Sunday night spectacular: an eclipse of the sun will leave a ring of fire

Michael Santo's picture

Attention skywatchers and thrill seekers: this coming Sunday, May 20 will be marked by an annular solar eclipse which will leave a mighty ring of fire in the sky.

On Sunday May 20 (May 21st across the date line in Asia) the moon will blot out 94 percent of our star’s early evening light in an annular solar eclipse event that should leave a dazzling ring of fire in the sky. The eclipse will not be total because the moon will be at its farthest point from Earth in its elliptical orbit and will therefore appear slightly smaller than the disk of the sun.

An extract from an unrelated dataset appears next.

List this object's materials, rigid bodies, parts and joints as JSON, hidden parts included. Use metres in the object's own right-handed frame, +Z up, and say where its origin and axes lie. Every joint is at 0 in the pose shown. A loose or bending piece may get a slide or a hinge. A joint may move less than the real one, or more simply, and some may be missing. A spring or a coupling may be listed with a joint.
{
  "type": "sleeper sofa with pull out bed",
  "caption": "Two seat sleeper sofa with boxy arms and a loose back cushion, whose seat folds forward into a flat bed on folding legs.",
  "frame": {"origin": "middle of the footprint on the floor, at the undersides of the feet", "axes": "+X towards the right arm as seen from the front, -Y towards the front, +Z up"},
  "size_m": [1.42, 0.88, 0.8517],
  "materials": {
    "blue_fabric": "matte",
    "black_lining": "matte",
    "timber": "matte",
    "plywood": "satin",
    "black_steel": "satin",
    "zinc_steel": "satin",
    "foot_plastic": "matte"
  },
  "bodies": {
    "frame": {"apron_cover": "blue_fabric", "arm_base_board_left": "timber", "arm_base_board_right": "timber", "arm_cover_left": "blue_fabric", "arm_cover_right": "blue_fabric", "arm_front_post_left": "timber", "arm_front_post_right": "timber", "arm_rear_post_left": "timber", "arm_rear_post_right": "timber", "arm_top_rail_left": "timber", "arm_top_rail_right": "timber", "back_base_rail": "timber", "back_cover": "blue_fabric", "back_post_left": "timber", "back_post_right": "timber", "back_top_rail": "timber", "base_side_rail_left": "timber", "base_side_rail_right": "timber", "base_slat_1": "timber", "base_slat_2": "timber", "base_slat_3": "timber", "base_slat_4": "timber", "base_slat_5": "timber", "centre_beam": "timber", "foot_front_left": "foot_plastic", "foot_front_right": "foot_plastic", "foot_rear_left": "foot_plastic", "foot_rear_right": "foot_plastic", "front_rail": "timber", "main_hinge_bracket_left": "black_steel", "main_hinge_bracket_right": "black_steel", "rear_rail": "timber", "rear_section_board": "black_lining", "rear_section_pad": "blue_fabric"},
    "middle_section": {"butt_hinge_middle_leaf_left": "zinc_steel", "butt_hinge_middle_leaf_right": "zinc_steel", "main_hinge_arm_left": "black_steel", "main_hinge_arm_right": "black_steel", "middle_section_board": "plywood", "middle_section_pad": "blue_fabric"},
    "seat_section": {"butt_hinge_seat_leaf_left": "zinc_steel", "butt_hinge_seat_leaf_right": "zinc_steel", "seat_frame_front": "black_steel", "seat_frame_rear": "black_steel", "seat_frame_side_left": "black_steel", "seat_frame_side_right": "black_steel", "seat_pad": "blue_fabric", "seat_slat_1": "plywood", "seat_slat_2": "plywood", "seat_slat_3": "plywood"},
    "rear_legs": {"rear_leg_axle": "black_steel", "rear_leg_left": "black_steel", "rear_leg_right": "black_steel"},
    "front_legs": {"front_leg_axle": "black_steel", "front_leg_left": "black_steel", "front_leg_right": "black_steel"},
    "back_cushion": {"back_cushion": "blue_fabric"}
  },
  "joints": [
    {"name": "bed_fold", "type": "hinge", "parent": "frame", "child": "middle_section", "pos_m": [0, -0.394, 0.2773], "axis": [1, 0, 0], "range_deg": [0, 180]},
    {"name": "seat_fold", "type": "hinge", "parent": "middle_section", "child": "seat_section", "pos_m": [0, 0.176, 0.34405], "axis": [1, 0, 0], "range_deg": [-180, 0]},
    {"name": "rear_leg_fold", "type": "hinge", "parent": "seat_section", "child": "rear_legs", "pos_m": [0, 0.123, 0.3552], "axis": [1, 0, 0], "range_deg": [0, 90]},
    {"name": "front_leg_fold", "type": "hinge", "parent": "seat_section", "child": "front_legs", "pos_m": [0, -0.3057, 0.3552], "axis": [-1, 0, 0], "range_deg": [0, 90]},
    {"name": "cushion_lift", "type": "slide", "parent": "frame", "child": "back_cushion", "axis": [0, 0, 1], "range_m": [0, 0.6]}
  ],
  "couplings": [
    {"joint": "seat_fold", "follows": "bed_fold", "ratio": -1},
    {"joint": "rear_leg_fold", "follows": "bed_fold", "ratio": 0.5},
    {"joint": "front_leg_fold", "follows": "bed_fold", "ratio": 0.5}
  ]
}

This annular eclipse will still be pretty spectacular, making the sun appear as a bright ring, or annulus, surrounding the outline of the Moon.

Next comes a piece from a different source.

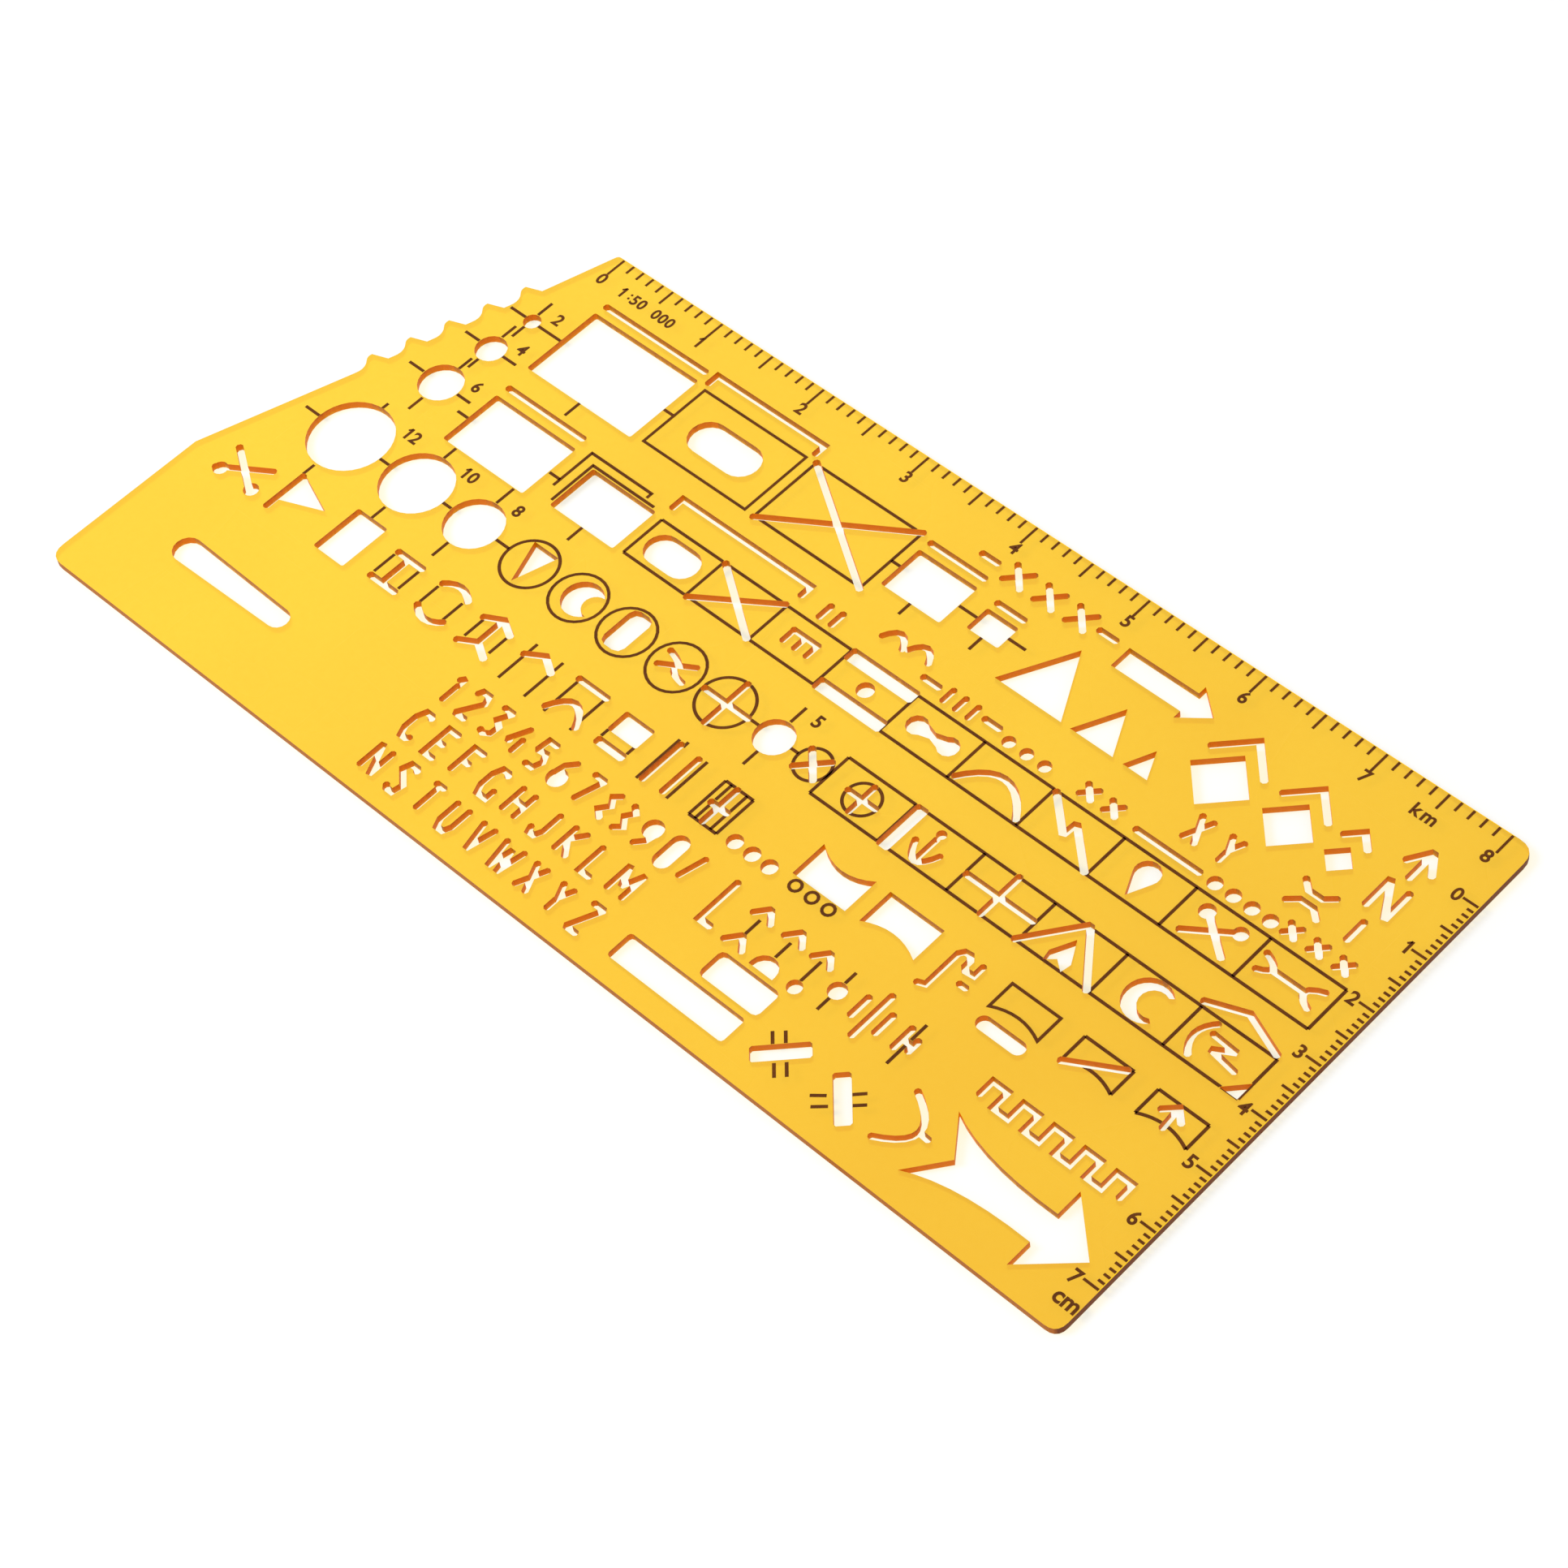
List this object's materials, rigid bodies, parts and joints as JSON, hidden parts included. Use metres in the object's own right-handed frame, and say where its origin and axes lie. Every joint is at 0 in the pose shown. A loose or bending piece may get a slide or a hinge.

Experts caution not to look at the eclipse directly, even though it might appear as though the sun is almost entirely obscured. "The ring of sunlight during annularity is blindingly bright," Fred Espenak, an eclipse expert at NASA's Goddard Space Flight Center, said in a written statement. "Even though most of the sun's disk will be covered, you still need to use a solar filter or some type of projection technique [to watch the eclipse]. A No. 14 welder's glass is a good choice. There are also many commercially available solar filters."

The eclipse will be visible all across the Pacific and the Western U.S. and will begin at 5:30 PM Pacific Time. The ring of fire is expected to last four and a half minutes.

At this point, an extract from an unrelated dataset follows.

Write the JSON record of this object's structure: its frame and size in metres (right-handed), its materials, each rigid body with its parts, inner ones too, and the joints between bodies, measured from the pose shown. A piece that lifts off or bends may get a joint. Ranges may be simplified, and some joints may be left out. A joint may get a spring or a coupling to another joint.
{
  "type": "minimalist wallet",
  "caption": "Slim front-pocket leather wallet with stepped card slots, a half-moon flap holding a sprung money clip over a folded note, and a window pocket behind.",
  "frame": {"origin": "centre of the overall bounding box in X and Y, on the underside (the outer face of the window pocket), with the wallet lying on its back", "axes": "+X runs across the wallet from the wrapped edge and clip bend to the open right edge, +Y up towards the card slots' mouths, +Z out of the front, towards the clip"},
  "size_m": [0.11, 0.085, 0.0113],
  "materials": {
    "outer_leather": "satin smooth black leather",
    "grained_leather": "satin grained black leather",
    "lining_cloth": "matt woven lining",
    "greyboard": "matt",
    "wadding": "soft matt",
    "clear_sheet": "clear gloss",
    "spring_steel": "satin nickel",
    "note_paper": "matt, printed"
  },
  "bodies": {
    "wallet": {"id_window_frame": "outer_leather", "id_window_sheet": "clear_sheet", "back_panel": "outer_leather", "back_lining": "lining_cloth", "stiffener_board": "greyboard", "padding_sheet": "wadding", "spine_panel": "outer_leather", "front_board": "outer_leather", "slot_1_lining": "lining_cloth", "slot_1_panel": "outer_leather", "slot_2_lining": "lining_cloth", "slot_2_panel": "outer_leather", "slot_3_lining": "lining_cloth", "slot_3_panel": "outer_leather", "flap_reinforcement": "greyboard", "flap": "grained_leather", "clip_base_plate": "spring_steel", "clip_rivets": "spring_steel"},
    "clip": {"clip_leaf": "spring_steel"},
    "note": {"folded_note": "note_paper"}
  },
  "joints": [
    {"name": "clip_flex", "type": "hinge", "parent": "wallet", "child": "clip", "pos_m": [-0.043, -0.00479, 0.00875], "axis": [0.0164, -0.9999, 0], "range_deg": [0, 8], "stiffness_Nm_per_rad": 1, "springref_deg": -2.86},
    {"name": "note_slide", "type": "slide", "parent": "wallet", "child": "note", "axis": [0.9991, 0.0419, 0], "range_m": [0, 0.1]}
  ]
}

Solar eclipses occur on Earth as a result of the moon passing directly in front of the sun, whereby the moon partially or fully blocks the sun. In a total eclipse, the disk of the Sun is fully obscured by the Moon. In partial and annular eclipses only part of the Sun is obscured.

If the Moon were to be in a perfectly circular orbit close enough to the Earth and in the same orbital plane as the Earth is to the sun, there would be total solar eclipses every single month. But the moon’s orbit around the earth is elliptical and angled at 5 degrees to the Earth’s orbit around the sun, so its shadow at new moon (when the moon is fully round) often misses the Earth. the orbital planes cross each year at a line of nodes resulting in at least two, and up to five, solar eclipses occurring each year; no more than two of which can be total eclipses.